>> begin

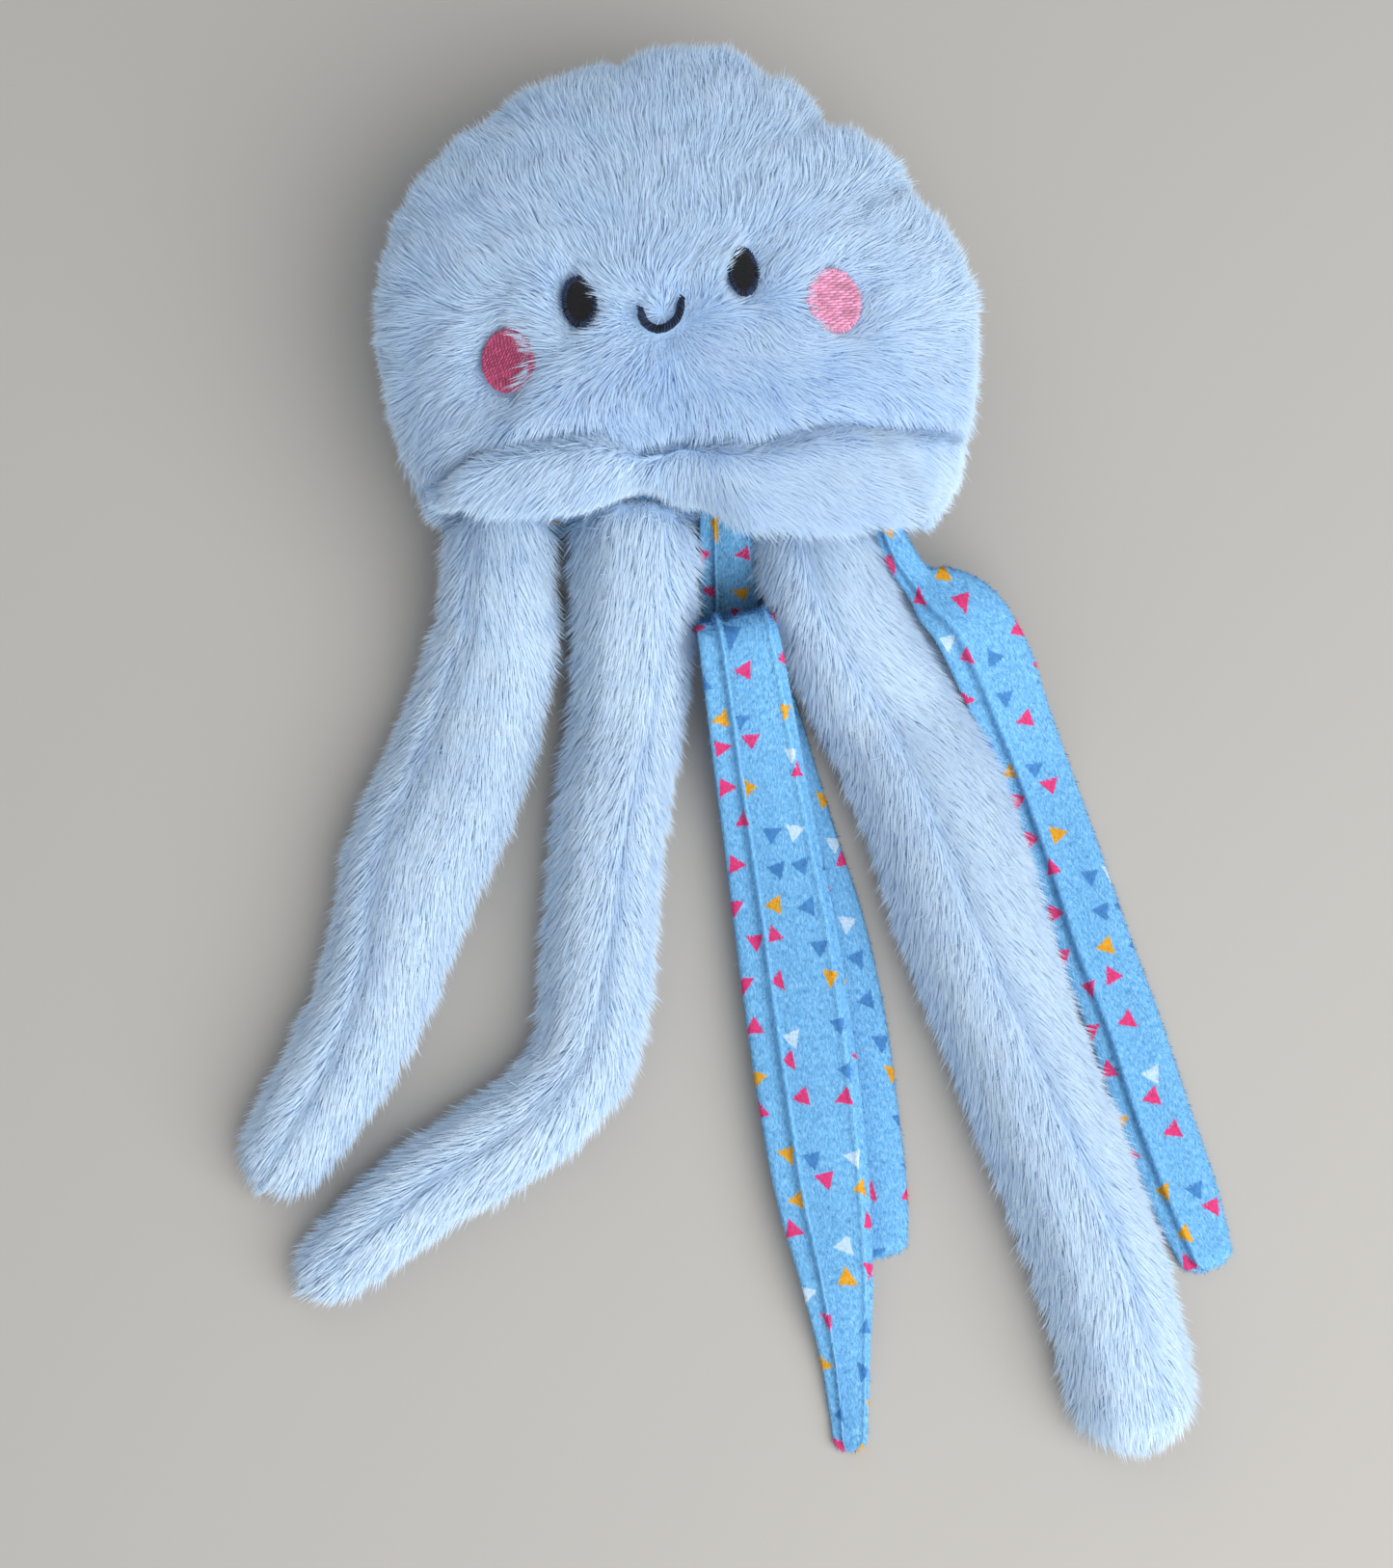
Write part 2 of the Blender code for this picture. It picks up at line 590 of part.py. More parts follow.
def main():
    """Build the toy."""
    clear_scene()
    collection = bpy.data.collections.new("plush_jellyfish")
    bpy.context.scene.collection.children.link(collection)
    materials = make_materials()
    front, surface, front_rim = make_front_panel(materials["blue_fur"], collection)
    back, back_rim = make_back_panel(materials["blue_fur"], collection)
    underside = make_underside_panel(front_rim, back_rim, materials["print_velour"], collection)
    pieces = [front, back, underside]
    pieces.append(make_filling(materials["polyester_filling"], collection))
    for spec in FACE_PATCHES:
        pieces.append(make_patch(spec, surface, materials, collection))
    pieces.append(make_smile(surface, materials["black_thread"], collection))
    pieces += make_fur_tentacles(materials["blue_fur"], collection)
    pieces += make_print_tentacles(materials["print_velour"], collection)
    gather(pieces, collection)


main()
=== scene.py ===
"""Plush jellyfish: pile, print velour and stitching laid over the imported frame.

Millimetres from the middle of the head until a mesh is stored, then metres.
"""

import math

import bmesh
import bpy
import numpy as np
from bpy.props import FloatProperty, FloatVectorProperty, IntProperty, PointerProperty
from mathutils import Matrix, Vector
from mathutils.bvhtree import BVHTree
from mathutils.kdtree import KDTree


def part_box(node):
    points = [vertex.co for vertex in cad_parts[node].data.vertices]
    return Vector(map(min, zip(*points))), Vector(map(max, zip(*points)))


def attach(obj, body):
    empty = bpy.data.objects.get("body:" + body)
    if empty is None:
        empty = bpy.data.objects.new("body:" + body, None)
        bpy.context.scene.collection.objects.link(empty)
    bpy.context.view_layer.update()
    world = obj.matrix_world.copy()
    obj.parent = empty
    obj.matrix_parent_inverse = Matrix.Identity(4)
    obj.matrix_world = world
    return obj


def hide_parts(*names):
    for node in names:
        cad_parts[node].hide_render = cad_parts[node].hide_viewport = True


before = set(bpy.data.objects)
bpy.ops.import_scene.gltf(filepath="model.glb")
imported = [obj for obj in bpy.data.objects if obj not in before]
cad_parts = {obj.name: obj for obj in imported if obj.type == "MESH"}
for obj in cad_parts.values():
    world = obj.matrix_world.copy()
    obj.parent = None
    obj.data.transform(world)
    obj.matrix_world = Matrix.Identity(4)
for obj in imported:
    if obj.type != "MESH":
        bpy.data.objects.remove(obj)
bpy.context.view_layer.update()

bl_info = {
    "name": "Plush jellyfish",
    "version": (1, 0, 0),
    "blender": (4, 5, 0),
    "location": "View3D > Sidebar > Plush",
    "description": "Builds a plush jellyfish with long pile, printed velour and a stitched face",
    "category": "Object",
}

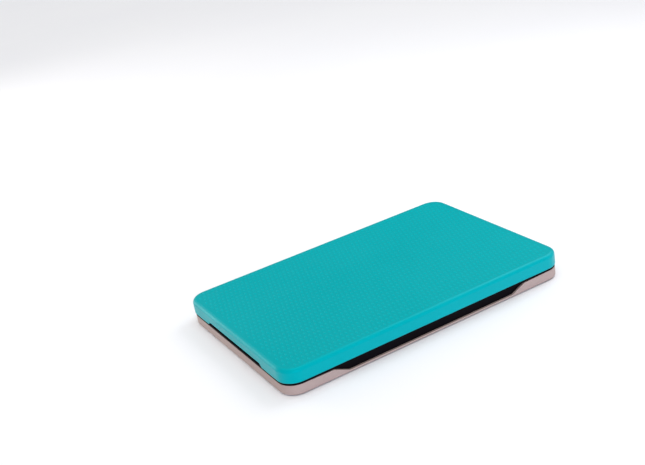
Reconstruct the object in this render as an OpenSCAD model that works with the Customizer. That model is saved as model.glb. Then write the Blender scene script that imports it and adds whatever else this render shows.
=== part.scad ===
// Wet palette: a flat lidded box for keeping paint moist.
// A dark tray is snapped into a shallow base shell and holds a damp sponge under a membrane sheet,
// with a strip of mixing wells beside it. A hollow lid with a seal ring closes onto the tray's flange.
// X runs along the length, -Y is the front, +Z is up. The origin is on the table, under the middle.

/* [Overall] */
// Length of the closed palette
palette_length = 240; // [200:1:300]
// Width of the closed palette
palette_width = 160; // [140:1:200]
// Height of the closed palette with its feet
palette_height = 20.7; // [19.5:0.1:26]
// Corner radius of the lid seen from above
corner_radius = 13.4; // [13:0.2:18]

/* [Lid] */
// Thickness of the lid's side walls
lid_wall = 2; // [1.6:0.1:2.6]
// Thickness of the lid's top
lid_top = 1.8; // [1.4:0.1:2.4]
// Rounding of the lid's upper edge
lid_edge = 3; // [2:0.2:4]
// Rounding of the lid's lower edge
lid_lower_edge = 0.6; // [0.4:0.1:0.8]
// How far the lid stands out past the base on each side
lid_overhang = 0.5; // [0.3:0.1:0.8]
// Length of the finger notch in each short side of the lid
lid_notch = 89; // [40:1:90]
// Height of the finger notch
lid_notch_height = 2.9; // [1:0.1:3]

/* [Seal] */
// Width of the seal ring
seal_width = 1.6; // [1.4:0.1:1.8]
// Height of the lid's groove for the seal ring
seal_groove = 3; // [3:0.1:3.4]

/* [Base] */
// Height of the base shell's rim above the table
base_top = 8.2; // [8.1:0.05:9.2]
// Thickness of the base shell's side walls
base_wall = 1.6; // [1.5:0.1:2]
// Thickness of the base shell's floor
base_floor = 1.4; // [1.4:0.1:1.6]
// Rounding of the base shell's lower edge
base_edge = 1.4; // [1:0.1:2]
// Length of the grip recess in each long side, between its shoulders
recess_length = 166; // [120:0.5:170]
// Length of the recess along its lower edge
recess_sill_length = 142; // [100:0.5:150]
// Height of the strip of base left under the recess
recess_sill = 2.35; // [2.35:0.05:4]
// How far the rim dips between the corner and the recess
shoulder_drop = 0.5; // [0:0.05:0.8]

/* [Tray] */
// Thickness of the tray's flange, the dark band under the lid
flange_thickness = 1.75; // [1.35:0.1:1.95]
// Thickness of the tray's walls
tray_wall = 1.6; // [1.2:0.1:1.8]
// Thickness of the tray's floor
tray_floor = 1.2; // [1:0.1:1.4]
// Distance from the base's outer face to the tray's wall
tray_inset = 5.3; // [5.2:0.1:5.4]
// Distance from the base's outer face to the tray's grip panels
panel_inset = 2.1; // [2.1:0.1:2.8]
// Height of the lip that stands above the flange and centres the lid
lip_height = 1.8; // [1:0.1:2]

/* [Contents] */
// Width of the bay for the strip of wells
strip_bay = 42; // [36:1:48]
// Number of wells in the strip
wells = 4; // [2:1:5]
// Thickness of the damp sponge
sponge_thickness = 5.2; // [4:0.1:5.2]
// Thickness of the membrane sheet
sheet_thickness = 0.15; // [0.1:0.05:0.2]

/* [Feet] */
// Diameter of each rubber foot
foot_diameter = 12; // [8:0.5:14]
// How far the feet lift the base shell off the table
foot_proud = 0.5; // [0.4:0.1:0.6]

/* [Hidden] */
$fn = 64;

// Allowance by which a cutter runs past the face it opens
past = 1;
// Gap between two pieces that rest on each other
rest_gap = 0.05;

// Outline of the base shell, inside the lid's outline
base_length = palette_length - 2 * lid_overhang;
base_width = palette_width - 2 * lid_overhang;
base_radius = corner_radius - lid_overhang;

// Levels above the table
flange_top = base_top + flange_thickness;
seal_bottom = flange_top + rest_gap / 2;
lid_bottom = flange_top + rest_gap;
lid_ceiling = palette_height - lid_top;
base_floor_top = foot_proud + base_floor;
support_height = 0.35;
tray_bottom = base_floor_top + support_height + rest_gap;
basin_floor = tray_bottom + tray_floor;

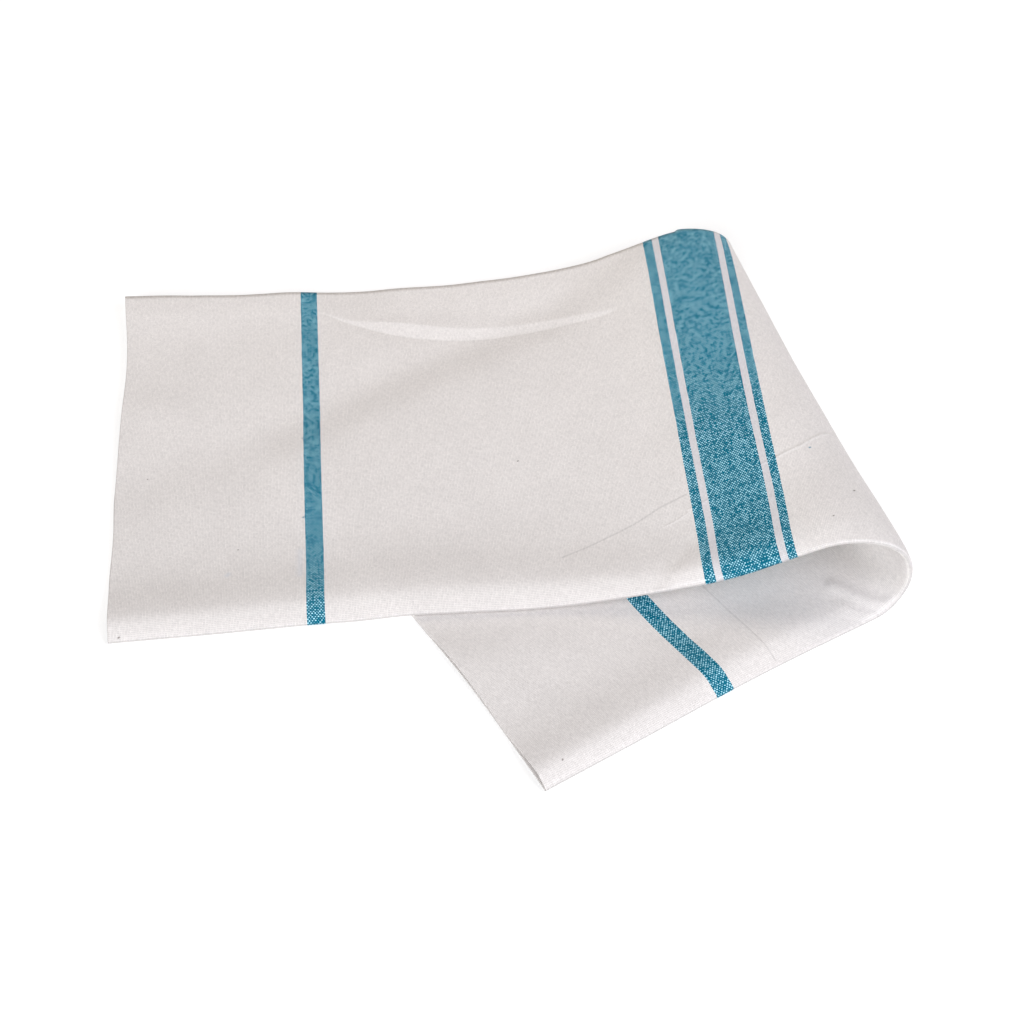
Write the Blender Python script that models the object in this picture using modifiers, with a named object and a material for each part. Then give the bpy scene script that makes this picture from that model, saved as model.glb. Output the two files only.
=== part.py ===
"""A tea towel as it was put down: folded in half along its length, then turned over in a slanting, open roll.

The towel is cut flat, as one grid, and folded by giving each of its points a new place. A point is named by
where it lies in the cloth: `along` is measured from the first end, and `across` from the lengthwise fold,
positive on the ply that goes round the outside of the roll and negative on the ply inside it.
Lengths are in metres, +Z up. +X runs along the upper limb, from its end towards the roll.
"""

from collections import namedtuple

import bmesh
import bpy
import numpy as np

MM = 0.001

# The cloth, flat
LENGTH = 0.700  # from selvedge to selvedge
OUTER_PLY = 0.260  # the lengthwise fold lies a little off the middle of the 0.50 m width
INNER_PLY = 0.240
THICKNESS = 0.001

# How the layers lie on each other
PLY_HALF = 0.00075  # from the strip's middle to the middle of each of its plies, where they lie closest
FOLD_RADIUS = 0.0020  # of the lengthwise fold, to the middle of the cloth
FLOOR_MIDDLE = THICKNESS / 2 + PLY_HALF  # height of the strip's middle where it lies on the ground
STACK_MIDDLE = FLOOR_MIDDLE + 0.0030  # and where the upper limb lies on the lower one
STEP_DOWN = 0.075  # how far the upper limb takes to come down from the lower one to the ground
LEAN = np.radians(13.43)  # of the roll, from square across the strip

# Middle of the finished shape, seen from above, measured from the near corner of the upper limb's end
MIDDLE_X, MIDDLE_Y = 0.2173, 0.0735

# The roll, cut square to its own axis, at the strip's near edge and at its far one. The cloth's length is in
# mm and its slope in degrees. It bends evenly from each row to the next.
Bend = namedtuple("Bend", "place near_length near_slope far_length far_slope")
BENDS = (
    Bend("leaves the stack", 214, 0, 238, 0),
    Bend("low rise", 256, 8, 300, 6),
    Bend("foot of the arch", 312, 12, 330, 13.5),
    Bend("steep rise", 348, 29, 346, 27),
    Bend("upper rise", 378, 26.5, 385, 22),
    Bend("crown", 395, 0, 401.5, 0),
    Bend("shoulder", 413, -23, 417.5, -22),
    Bend("outermost", 443, -91, 441.5, -90),
    Bend("on the ground", 472.5, -180, 465, -180),
)
CROWN_LENGTH = 0.395
SECTION_COUNT = 27  # sections worked out from edge to edge
SECTION_START, SECTION_END = -0.020, 0.780
WAIST = 0.0026  # how far the roll is drawn in halfway between its ends
WAIST_FROM, WAIST_REACH = 0.36, 0.05  # where in the section that starts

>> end

What do the lines above say from the one containing "front, surface, front_rim" down to the one containing "from bpy.props import"? Return them exactly, both end lines included, and only them.

    front, surface, front_rim = make_front_panel(materials["blue_fur"], collection)
    back, back_rim = make_back_panel(materials["blue_fur"], collection)
    underside = make_underside_panel(front_rim, back_rim, materials["print_velour"], collection)
    pieces = [front, back, underside]
    pieces.append(make_filling(materials["polyester_filling"], collection))
    for spec in FACE_PATCHES:
        pieces.append(make_patch(spec, surface, materials, collection))
    pieces.append(make_smile(surface, materials["black_thread"], collection))
    pieces += make_fur_tentacles(materials["blue_fur"], collection)
    pieces += make_print_tentacles(materials["print_velour"], collection)
    gather(pieces, collection)


main()
=== scene.py ===
"""Plush jellyfish: pile, print velour and stitching laid over the imported frame.

Millimetres from the middle of the head until a mesh is stored, then metres.
"""

import math

import bmesh
import bpy
import numpy as np
from bpy.props import FloatProperty, FloatVectorProperty, IntProperty, PointerProperty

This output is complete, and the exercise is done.